> [Short problem]: Give back the exact lines spanning from the line with "pieces.append(piece)" to the line with "import math", with both of those lines included and no others.

::: Recorded data

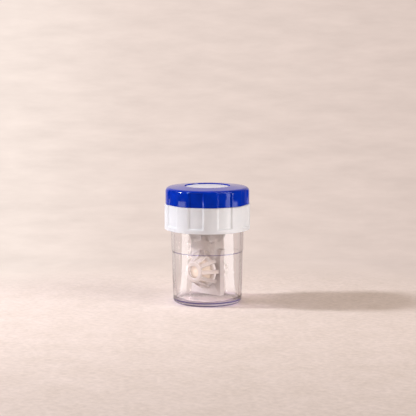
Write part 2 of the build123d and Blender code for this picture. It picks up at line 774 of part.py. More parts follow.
# ======================================================================================
# Baskets: a hub ring with fingers that reach down round the lens seat
# ======================================================================================
def build_basket(side):
    slope = finger_slope()
    stretch = sqrt(1 + slope**2)
    along = (slope / stretch, -1 / stretch)
    across = (1 / stretch, slope / stretch)
    half = finger_thickness / 2
    outer_end = (finger_end_radius + half * across[0], finger_end + half * across[1])
    inner_end = (finger_end_radius - half * across[0], finger_end - half * across[1])
    ring_back = ring_face - ring_thickness
    root = (ring_radius + ring_hole) / 2
    outer_top = (outer_end[0] - slope * (ring_face - outer_end[1]), ring_face)
    with BuildPart() as basket:
        with BuildSketch(side_plane(side, ring_back)):
            Circle(ring_radius)
            Circle(ring_hole, mode=Mode.SUBTRACT)
        extrude(amount=ring_thickness)
        for index in range(finger_count):
            with BuildSketch(section_plane(side, finger_phase + 360 / finger_count * index)):
                with BuildLine():
                    Polyline(
                        (root, ring_face),
                        (root, ring_back),
                        (finger_inside(ring_back), ring_back),
                        inner_end,
                        outer_end,
                        outer_top,
                        close=True,
                    )
                make_face()
            extrude(amount=finger_width / 2, both=True)
    return basket.part


pieces = [
    cup.part,
    collar.part,
    cup_gasket.part,
    knob.part,
    knob_disc.part,
    knob_screw.part,
    drive_shaft.part,
    shaft_seal.part,
    thrust_washer.part,
    drive_pinion.part,
    hanger.part,
    basket_plate.part,
    wheel_axle.part,
    axle_clips.part,
]
for name, side in (("front", -1), ("back", 1)):
    for noun, build in (("wheel", build_wheel), ("lens_seat", build_seat), ("basket", build_basket)):
        piece = build(side)
        piece.label = f"{name}_{noun}"
        pieces.append(piece)

os.makedirs("parts", exist_ok=True)
for piece in pieces:
    export_step(piece, f"parts/{piece.label}.step")
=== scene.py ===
# %% [markdown]
# # A hand-turned contact lens cleaner
# A clear cup stands on a table. A white screw collar closes it, and a blue knob on top turns
# two small baskets inside, each of which holds a lens on a dome. This lesson dresses the
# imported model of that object: the parts whose form shows are modelled again with soft edges,
# and every surface gets the finish of its real plastic.

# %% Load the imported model
import math

import bmesh
import bpy
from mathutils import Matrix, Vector


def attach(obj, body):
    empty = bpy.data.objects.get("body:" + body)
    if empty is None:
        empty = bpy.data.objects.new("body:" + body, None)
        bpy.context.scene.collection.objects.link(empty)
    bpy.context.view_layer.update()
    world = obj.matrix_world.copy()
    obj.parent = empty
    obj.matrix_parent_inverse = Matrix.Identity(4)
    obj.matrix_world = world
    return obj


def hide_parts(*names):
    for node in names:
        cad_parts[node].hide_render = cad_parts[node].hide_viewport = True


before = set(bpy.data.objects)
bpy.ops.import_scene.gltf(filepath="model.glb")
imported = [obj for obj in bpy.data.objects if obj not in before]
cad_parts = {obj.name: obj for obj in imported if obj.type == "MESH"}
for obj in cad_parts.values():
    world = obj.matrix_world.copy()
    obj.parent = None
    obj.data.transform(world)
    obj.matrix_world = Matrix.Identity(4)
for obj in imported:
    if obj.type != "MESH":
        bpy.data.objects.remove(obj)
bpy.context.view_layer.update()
MM = 0.001
print("parts:", sorted(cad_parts))

# %% [markdown]
# ## The camera
# The picture was taken from a little above, with the axle of the baskets turned 41 degrees
# away. A long lens keeps the cup's sides nearly upright. The frame is square.

# %% Camera
view_turn = math.radians(41.3)
view_tilt = math.radians(7.523)
camera_reach = 724.1 * MM
camera_height = 150.83 * MM
to_right = Vector((math.cos(view_turn), math.sin(view_turn), 0))
to_camera = Vector((math.sin(view_turn), -math.cos(view_turn), 0))
camera_place = to_camera * camera_reach + Vector((0, 0, camera_height))
bpy.ops.object.camera_add(
    location=camera_place,
    rotation=(math.pi / 2 - view_tilt, 0, view_turn - math.radians(0.031)),
)
camera = bpy.context.object
camera.data.sensor_width = 36
camera.data.lens = 36 * 1250.6 / 416
bpy.context.scene.camera = camera
print("camera at", tuple(round(v, 3) for v in camera_place))

# %% [markdown]
# ## Colours and nodes
# Colours are written as they look on a screen, in hex, and one function turns them into the
# linear light values that the shaders want. A second small function adds a node and fills its
# inputs: with a number or a colour, or with a link where it is given another node. Where no
# output is named, the first one in use is meant.


# %% Colour and node helpers
def light_value(hex_colour, alpha=1.0):
    """A screen colour such as F9E4D8 as linear red, green, blue and alpha."""
    channels = [int(hex_colour[i:i + 2], 16) / 255 for i in (0, 2, 4)]
    linear = [c / 12.92 if c <= 0.04045 else ((c + 0.055) / 1.055) ** 2.4 for c in channels]
    return (*linear, alpha)


def add_node(tree, kind, inputs=None, **settings):
    """Adds one shader node; an input that is given a node or an output is linked to it."""
    node = tree.nodes.new("ShaderNode" + kind)
    for name, value in settings.items():
        setattr(node, name, value)
    for name, value in (inputs or {}).items():
        if isinstance(value, bpy.types.Node):
            value = next(output for output in value.outputs if output.enabled)
        if isinstance(value, bpy.types.NodeSocket):
            tree.links.new(value, node.inputs[name])
        else:
            node.inputs[name].default_value = value
    return node


def new_material(name):
    """A material with an empty node tree."""
    material = bpy.data.materials.new(name)
    material.use_nodes = True
    material.node_tree.nodes.clear()
    return material, material.node_tree


print("white is", light_value("FFFFFF"))

# %% [markdown]
# ## Plastics
# Every plastic here is injection moulded, so its surface is smooth with a very faint unevenness,
# and its colour hardly varies. One recipe serves them all: a little cloudiness in the colour,
# a fine bump from the mould's texture, and patches where handling has dulled the gloss. Where
# an edge colour is given, sharp outward edges at the sides are painted paler, as a painted
# highlight. In a translucent plastic, light_through lets that share of a lamp's light
# pass, as thin walls do. The sizes of these patterns are real millimetres. The mould's grain is
# about 0.2 mm, drawn as 0.5 to 0.8 mm, because a finer one would not show.

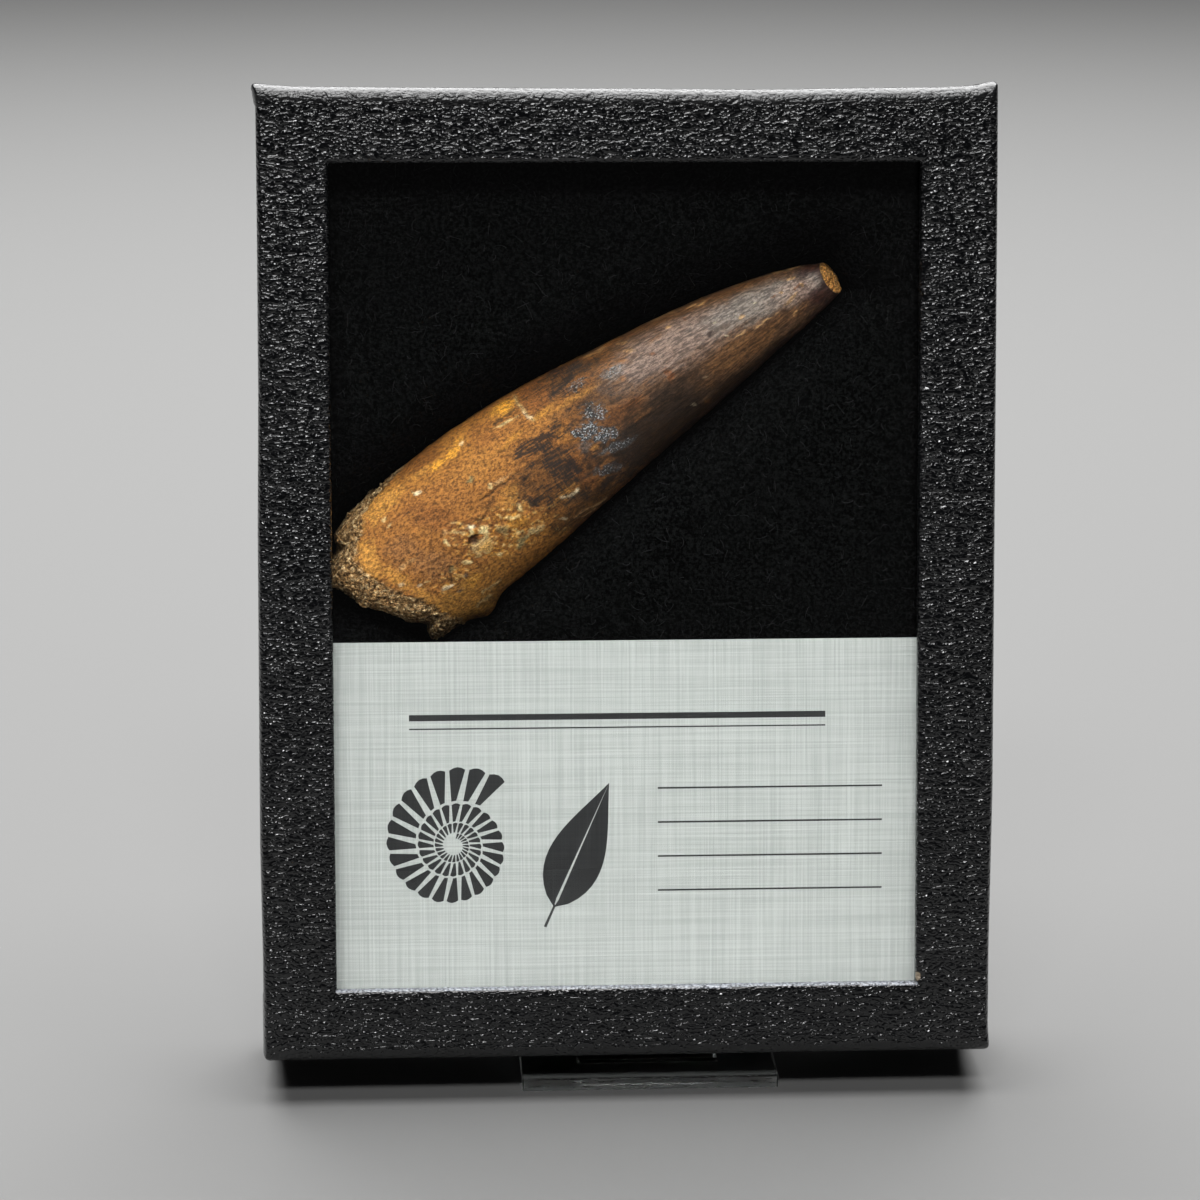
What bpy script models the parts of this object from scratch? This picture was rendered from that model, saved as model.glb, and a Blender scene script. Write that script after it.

::::::

> [Written answer]:
        pieces.append(piece)

os.makedirs("parts", exist_ok=True)
for piece in pieces:
    export_step(piece, f"parts/{piece.label}.step")
=== scene.py ===
# %% [markdown]
# # A hand-turned contact lens cleaner
# A clear cup stands on a table. A white screw collar closes it, and a blue knob on top turns
# two small baskets inside, each of which holds a lens on a dome. This lesson dresses the
# imported model of that object: the parts whose form shows are modelled again with soft edges,
# and every surface gets the finish of its real plastic.

# %% Load the imported model
import math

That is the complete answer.